Partial specialisation

[Alan Woodland]

Hi,

The following code is legal, and works as expected:

#include <iostream>

template <typename T>
class Bar {
};

template <typename T, typename P>
class Foo {
public:
void doStuff();
};


template <typename T, typename P>
void Foo<T, P>::doStuff() {
std::cout << "General" << std::endl;
}

int main() {
Foo<float, Bar<float> > a;
a.doStuff();

Foo<float, float> b;
b.doStuff();

return 0;
}


But none of these specialise the method doStuff():

// Not valid:
template <typename T>
void Foo<T, Bar<T> >::doStuff() {
std::cout << "Specific" << std::endl;
}

// Not valid:
template <typename T, typename P=Bar<T> >
void Foo<T, P>::doStuff() {
std::cout << "Specific" << std::endl;
}

// Not valid:
template <typename T, Bar<T> >
void Foo<T, Bar<T> >::doStuff() {
std::cout << "Specific" << std::endl;
}

Is there a valid way to achieve this without using a non member template
function and calling that from within the generic doStuff()?

Thanks,
Alan

 

[Victor Bazarov]

The following code is legal, and works as expected:

#include <iostream>

template <typename T>
class Bar {
};

template <typename T, typename P>
class Foo {
public:
void doStuff();
};


template <typename T, typename P>
void Foo<T, P>::doStuff() {
std::cout << "General" << std::endl;
}

int main() {
Foo<float, Bar<float> > a;
a.doStuff();

Foo<float, float> b;
b.doStuff();

return 0;
}


But none of these specialise the method doStuff():

// Not valid:
template <typename T>
void Foo<T, Bar<T> >::doStuff() {
std::cout << "Specific" << std::endl;
}

// Not valid:
template <typename T, typename P=Bar<T> >
void Foo<T, P>::doStuff() {
std::cout << "Specific" << std::endl;
}

// Not valid:
template <typename T, Bar<T> >
void Foo<T, Bar<T> >::doStuff() {
std::cout << "Specific" << std::endl;
}

Is there a valid way to achieve this without using a non member
template function and calling that from within the generic doStuff()?

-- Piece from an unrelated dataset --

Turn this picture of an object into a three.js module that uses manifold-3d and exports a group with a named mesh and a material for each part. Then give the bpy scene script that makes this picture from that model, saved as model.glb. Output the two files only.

No. What you're attempting to do here is to create an _implicit_
partial specialisation of a class template through defining a single
member of it (and without defining the actual partial specialisation
of the class template). That's impossible. You need to define the
entire class template (by repeating most of it) and then define the
member that is different from the unspecialised template.

V

 

[siddhu]

Hi,

The following code is legal, and works as expected:

#include <iostream>

template <typename T>
class Bar {

};

template <typename T, typename P>
class Foo {
public:
void doStuff();

};

template <typename T, typename P>
void Foo<T, P>::doStuff() {
std::cout << "General" << std::endl;

}

int main() {
Foo<float, Bar<float> > a;
a.doStuff();

Foo<float, float> b;
b.doStuff();

return 0;

}

But none of these specialise the method doStuff():

// Not valid:
template <typename T>
void Foo<T, Bar<T> >::doStuff() {
std::cout << "Specific" << std::endl;

}

// Not valid:
template <typename T, typename P=Bar<T> >
void Foo<T, P>::doStuff() {
std::cout << "Specific" << std::endl;

}

// Not valid:
template <typename T, Bar<T> >
void Foo<T, Bar<T> >::doStuff() {
std::cout << "Specific" << std::endl;

}

Is there a valid way to achieve this without using a non member template
function and calling that from within the generic doStuff()?

Thanks,
Alan

You can not specialize the method but you can specialize the class.
Try this.

template <typename T>
class Foo<T,Bar<T> > {
public:
void doStuff();
};

template <typename T>
void Foo<T, Bar<T> >::doStuff() {
std::cout << "Specific" << std::endl;

}

 

[Victor Bazarov]

You can not specialize the method but you can specialize the class.
Try this.

template <typename T>
class Foo<T,Bar<T> > {
public:
void doStuff();
};

template <typename T>
void Foo<T, Bar<T> >::doStuff() {
std::cout << "Specific" << std::endl;

}

This is usually a problem if the need is to [partially] specialise
a single member function out of dozens. Having to specialise the
entire class template means you need to repeat all but one functions
and give them /exactly same/ implementation as the non-specialised
template.

V

 

[Alan Woodland]

You can not specialize the method but you can specialize the class.
Try this.

template <typename T>
class Foo<T,Bar<T> > {
public:
void doStuff();
};

template <typename T>
void Foo<T, Bar<T> >::doStuff() {
std::cout << "Specific" << std::endl;

}

This is usually a problem if the need is to [partially] specialise
a single member function out of dozens. Having to specialise the
entire class template means you need to repeat all but one functions
and give them /exactly same/ implementation as the non-specialised
template.

For reference the solution I went with in the end was:

#include <iostream>

template <typename T>
class Bar {
};

template <typename T, typename P>
class DoStuffImpl {
public:
static void apply() {
std::cout << "General" << std::endl;
}
};

template <typename T>
class DoStuffImpl<T, Bar<T> > {
public:
static void apply() {
std::cout << "Specific" << std::endl;
}
};

template <typename T, typename P>
class Foo {
public:
void doStuff();
};


template <typename T, typename P>
void Foo<T, P>::doStuff() {
DoStuffImpl<T, P>::apply();
}

int main() {
Foo<float, Bar<float> > a;
a.doStuff();

Foo<float, float> b;
b.doStuff();

return 0;
}

Which does what I wanted (i.e. not having to repeat all the other
members) via an additional level of indirection (that probably can be
optimised by a decent compiler anyway)

Thanks,
Alan